* [Your objective]: Your answer should consist solely of the lines from the one with "if empty is" through the one with "obj.parent = None", copied exactly, endpoints included.

-- BEGIN --

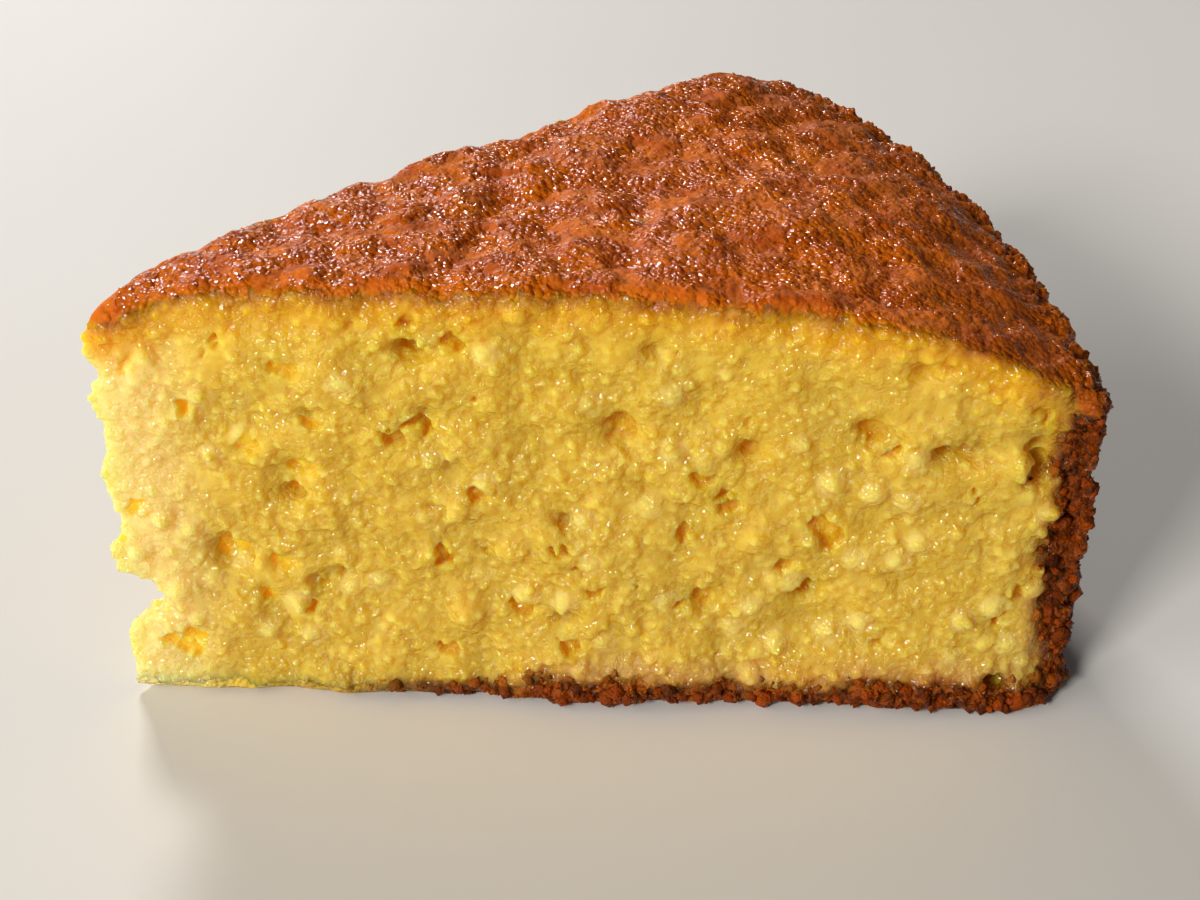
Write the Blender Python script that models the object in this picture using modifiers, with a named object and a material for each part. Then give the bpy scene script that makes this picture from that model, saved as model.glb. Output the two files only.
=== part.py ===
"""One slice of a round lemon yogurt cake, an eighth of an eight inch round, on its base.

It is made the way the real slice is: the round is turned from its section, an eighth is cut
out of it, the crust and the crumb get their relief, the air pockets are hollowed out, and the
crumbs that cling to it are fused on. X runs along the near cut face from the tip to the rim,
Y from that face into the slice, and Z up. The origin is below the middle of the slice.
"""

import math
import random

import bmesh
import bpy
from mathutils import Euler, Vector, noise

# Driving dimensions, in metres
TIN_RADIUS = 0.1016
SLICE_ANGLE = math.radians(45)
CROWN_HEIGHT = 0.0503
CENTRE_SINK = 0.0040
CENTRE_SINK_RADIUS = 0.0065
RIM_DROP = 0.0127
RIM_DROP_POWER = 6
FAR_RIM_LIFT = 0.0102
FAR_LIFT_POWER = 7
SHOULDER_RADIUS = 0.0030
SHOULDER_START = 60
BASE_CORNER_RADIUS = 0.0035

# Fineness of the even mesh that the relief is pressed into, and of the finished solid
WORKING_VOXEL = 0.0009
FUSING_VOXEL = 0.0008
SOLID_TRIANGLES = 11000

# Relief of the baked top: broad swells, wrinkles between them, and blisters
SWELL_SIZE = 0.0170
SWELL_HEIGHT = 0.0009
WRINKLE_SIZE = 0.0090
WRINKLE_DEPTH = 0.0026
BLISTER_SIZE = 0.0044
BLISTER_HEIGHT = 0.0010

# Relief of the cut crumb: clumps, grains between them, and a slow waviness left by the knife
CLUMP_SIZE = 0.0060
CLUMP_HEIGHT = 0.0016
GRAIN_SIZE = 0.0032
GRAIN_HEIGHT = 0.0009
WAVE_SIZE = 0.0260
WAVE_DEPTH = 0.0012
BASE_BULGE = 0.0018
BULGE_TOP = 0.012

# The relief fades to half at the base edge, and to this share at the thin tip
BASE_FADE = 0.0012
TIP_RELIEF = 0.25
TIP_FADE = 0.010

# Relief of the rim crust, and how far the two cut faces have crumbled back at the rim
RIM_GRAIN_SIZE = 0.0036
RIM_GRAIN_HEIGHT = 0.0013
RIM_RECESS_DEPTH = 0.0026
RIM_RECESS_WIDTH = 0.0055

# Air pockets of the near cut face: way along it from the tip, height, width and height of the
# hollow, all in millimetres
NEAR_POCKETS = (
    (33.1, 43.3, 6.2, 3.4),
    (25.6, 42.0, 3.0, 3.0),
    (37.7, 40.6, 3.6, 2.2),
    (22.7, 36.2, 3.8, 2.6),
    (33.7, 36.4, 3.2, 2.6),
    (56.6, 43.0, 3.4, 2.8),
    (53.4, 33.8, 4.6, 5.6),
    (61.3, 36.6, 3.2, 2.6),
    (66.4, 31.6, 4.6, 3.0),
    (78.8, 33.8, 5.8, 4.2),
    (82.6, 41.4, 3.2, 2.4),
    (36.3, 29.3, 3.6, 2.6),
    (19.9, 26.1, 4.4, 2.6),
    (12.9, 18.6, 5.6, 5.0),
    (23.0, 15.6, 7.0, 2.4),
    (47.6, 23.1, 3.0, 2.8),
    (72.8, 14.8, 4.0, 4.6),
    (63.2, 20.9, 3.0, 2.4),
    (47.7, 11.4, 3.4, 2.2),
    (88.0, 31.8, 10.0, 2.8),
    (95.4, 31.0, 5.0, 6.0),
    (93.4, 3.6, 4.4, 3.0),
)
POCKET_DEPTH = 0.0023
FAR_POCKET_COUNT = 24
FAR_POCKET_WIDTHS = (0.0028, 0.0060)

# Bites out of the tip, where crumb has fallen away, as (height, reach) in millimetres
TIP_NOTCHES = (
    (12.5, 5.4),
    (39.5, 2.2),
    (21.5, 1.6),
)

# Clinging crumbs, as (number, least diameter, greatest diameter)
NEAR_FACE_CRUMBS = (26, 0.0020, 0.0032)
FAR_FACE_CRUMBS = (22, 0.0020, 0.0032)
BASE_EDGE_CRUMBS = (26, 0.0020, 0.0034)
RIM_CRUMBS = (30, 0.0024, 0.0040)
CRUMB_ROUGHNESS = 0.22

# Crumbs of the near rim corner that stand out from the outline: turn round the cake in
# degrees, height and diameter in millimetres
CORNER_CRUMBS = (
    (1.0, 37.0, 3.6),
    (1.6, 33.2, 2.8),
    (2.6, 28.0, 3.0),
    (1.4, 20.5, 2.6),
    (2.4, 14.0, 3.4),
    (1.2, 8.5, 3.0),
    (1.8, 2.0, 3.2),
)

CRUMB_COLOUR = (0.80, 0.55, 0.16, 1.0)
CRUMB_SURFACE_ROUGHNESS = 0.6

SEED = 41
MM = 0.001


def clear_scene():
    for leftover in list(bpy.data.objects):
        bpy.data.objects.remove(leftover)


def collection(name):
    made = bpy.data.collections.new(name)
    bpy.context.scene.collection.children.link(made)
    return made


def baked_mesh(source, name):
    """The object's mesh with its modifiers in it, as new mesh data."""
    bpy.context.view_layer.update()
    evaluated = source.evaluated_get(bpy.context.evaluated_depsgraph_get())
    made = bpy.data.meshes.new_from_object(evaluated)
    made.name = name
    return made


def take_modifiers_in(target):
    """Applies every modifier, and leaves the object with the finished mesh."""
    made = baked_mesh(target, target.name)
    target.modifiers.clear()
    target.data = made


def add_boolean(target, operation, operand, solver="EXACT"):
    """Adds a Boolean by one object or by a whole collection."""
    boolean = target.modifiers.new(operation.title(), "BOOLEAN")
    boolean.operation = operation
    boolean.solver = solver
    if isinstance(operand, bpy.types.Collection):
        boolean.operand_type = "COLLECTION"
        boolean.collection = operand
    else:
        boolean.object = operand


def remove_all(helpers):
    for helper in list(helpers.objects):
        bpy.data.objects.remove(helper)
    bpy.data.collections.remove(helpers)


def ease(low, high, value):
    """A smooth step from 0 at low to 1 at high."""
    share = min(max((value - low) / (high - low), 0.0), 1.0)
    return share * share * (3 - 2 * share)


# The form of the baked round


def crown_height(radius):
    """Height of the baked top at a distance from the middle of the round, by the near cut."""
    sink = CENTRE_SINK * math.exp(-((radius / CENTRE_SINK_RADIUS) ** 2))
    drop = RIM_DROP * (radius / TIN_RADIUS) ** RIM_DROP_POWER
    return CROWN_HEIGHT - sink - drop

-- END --
-- BEGIN --

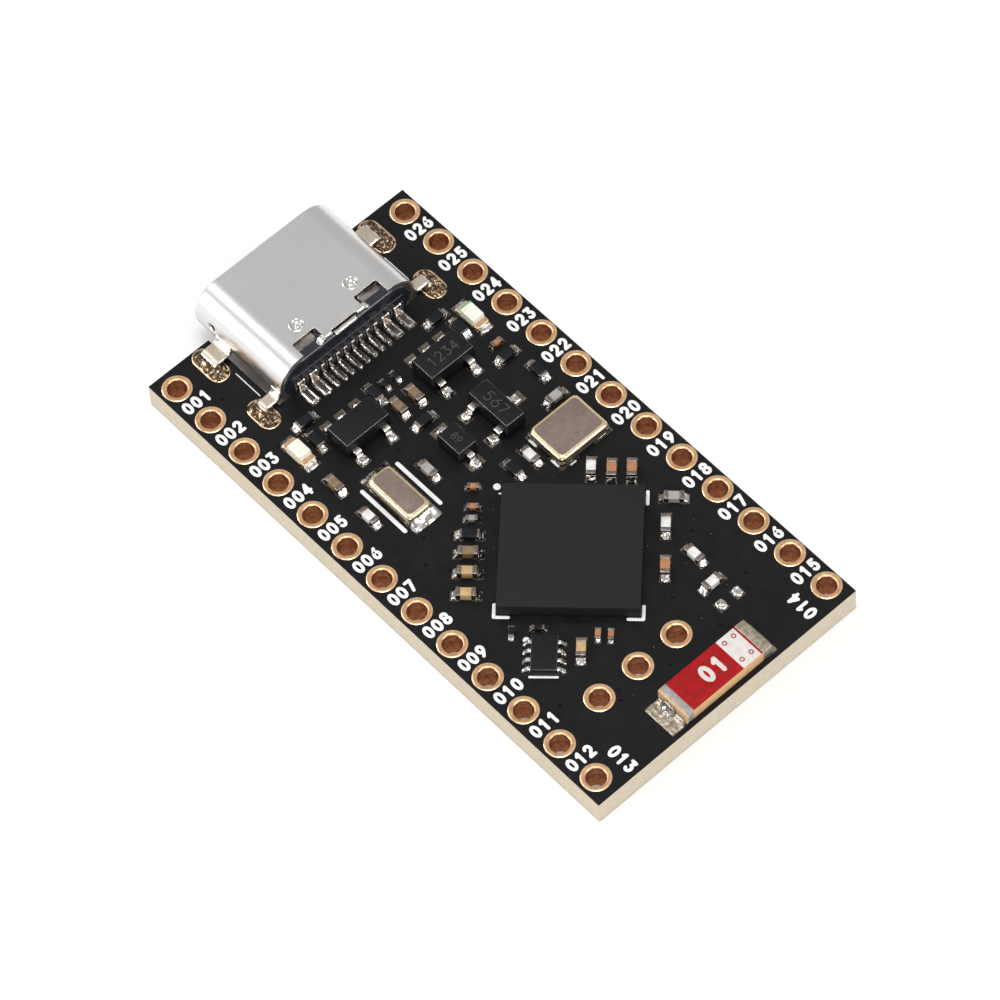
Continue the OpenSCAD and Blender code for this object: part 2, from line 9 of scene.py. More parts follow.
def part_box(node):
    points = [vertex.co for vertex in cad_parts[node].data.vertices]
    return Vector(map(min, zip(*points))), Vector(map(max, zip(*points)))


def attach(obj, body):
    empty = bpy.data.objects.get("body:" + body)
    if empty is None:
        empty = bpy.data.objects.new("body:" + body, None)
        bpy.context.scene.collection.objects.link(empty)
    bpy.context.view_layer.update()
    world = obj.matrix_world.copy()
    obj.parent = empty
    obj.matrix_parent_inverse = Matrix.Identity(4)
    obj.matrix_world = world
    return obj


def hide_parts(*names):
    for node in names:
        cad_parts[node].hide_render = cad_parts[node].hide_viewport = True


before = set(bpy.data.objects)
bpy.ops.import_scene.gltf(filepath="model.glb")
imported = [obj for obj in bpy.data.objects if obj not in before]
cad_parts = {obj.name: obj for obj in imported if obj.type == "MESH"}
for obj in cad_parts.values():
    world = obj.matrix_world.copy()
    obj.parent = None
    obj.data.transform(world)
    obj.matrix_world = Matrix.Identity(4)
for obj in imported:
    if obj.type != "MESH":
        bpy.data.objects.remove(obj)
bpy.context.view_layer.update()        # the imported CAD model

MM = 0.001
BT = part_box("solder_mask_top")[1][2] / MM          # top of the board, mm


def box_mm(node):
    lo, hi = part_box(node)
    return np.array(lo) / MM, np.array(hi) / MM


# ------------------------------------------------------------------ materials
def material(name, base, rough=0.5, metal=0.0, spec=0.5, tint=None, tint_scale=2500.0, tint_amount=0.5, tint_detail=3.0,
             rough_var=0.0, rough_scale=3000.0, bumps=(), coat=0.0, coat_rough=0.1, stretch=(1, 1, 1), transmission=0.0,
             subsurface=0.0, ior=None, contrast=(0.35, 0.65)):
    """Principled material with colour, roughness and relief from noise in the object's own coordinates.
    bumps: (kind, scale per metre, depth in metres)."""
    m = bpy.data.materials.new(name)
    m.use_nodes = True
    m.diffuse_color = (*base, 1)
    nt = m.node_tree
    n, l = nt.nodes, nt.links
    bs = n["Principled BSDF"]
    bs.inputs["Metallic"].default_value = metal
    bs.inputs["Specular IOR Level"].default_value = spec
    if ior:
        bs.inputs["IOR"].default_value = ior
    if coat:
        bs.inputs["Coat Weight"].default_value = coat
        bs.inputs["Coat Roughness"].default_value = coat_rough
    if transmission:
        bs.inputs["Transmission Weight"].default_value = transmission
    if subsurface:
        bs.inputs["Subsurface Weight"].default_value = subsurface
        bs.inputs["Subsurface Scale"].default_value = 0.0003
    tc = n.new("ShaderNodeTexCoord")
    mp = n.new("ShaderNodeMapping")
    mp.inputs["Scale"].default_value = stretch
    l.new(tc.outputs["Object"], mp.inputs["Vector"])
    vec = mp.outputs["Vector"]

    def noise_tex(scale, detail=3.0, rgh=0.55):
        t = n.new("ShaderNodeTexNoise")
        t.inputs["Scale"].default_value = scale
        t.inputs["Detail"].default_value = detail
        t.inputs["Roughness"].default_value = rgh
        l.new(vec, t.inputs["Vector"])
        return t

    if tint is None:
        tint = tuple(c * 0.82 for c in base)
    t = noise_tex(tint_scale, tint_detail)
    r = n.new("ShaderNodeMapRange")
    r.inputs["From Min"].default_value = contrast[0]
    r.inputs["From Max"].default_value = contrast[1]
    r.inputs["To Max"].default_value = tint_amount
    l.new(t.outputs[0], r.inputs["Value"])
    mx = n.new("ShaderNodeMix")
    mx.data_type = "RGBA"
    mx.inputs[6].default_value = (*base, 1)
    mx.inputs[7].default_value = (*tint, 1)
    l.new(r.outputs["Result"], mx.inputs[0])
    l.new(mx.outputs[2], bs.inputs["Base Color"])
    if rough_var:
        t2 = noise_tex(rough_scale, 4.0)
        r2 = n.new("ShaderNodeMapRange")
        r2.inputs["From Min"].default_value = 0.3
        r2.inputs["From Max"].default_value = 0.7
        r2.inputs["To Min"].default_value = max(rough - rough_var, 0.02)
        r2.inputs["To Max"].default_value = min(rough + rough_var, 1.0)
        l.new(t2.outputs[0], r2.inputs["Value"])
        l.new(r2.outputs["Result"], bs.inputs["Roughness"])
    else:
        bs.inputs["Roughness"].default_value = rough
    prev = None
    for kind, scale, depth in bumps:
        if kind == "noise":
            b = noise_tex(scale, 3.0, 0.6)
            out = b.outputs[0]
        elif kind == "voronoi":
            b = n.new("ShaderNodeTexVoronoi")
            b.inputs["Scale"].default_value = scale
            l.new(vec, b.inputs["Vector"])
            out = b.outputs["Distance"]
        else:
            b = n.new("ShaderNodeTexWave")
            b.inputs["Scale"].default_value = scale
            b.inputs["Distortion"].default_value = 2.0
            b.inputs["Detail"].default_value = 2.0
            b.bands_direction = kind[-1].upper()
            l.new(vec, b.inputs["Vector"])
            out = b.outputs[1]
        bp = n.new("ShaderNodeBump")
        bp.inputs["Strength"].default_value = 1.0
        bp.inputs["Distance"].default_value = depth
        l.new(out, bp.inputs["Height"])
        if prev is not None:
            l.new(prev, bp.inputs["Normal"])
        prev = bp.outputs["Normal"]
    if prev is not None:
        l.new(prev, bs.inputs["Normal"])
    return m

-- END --

* [Task solution]:
    if empty is None:
        empty = bpy.data.objects.new("body:" + body, None)
        bpy.context.scene.collection.objects.link(empty)
    bpy.context.view_layer.update()
    world = obj.matrix_world.copy()
    obj.parent = empty
    obj.matrix_parent_inverse = Matrix.Identity(4)
    obj.matrix_world = world
    return obj


def hide_parts(*names):
    for node in names:
        cad_parts[node].hide_render = cad_parts[node].hide_viewport = True


before = set(bpy.data.objects)
bpy.ops.import_scene.gltf(filepath="model.glb")
imported = [obj for obj in bpy.data.objects if obj not in before]
cad_parts = {obj.name: obj for obj in imported if obj.type == "MESH"}
for obj in cad_parts.values():
    world = obj.matrix_world.copy()
    obj.parent = None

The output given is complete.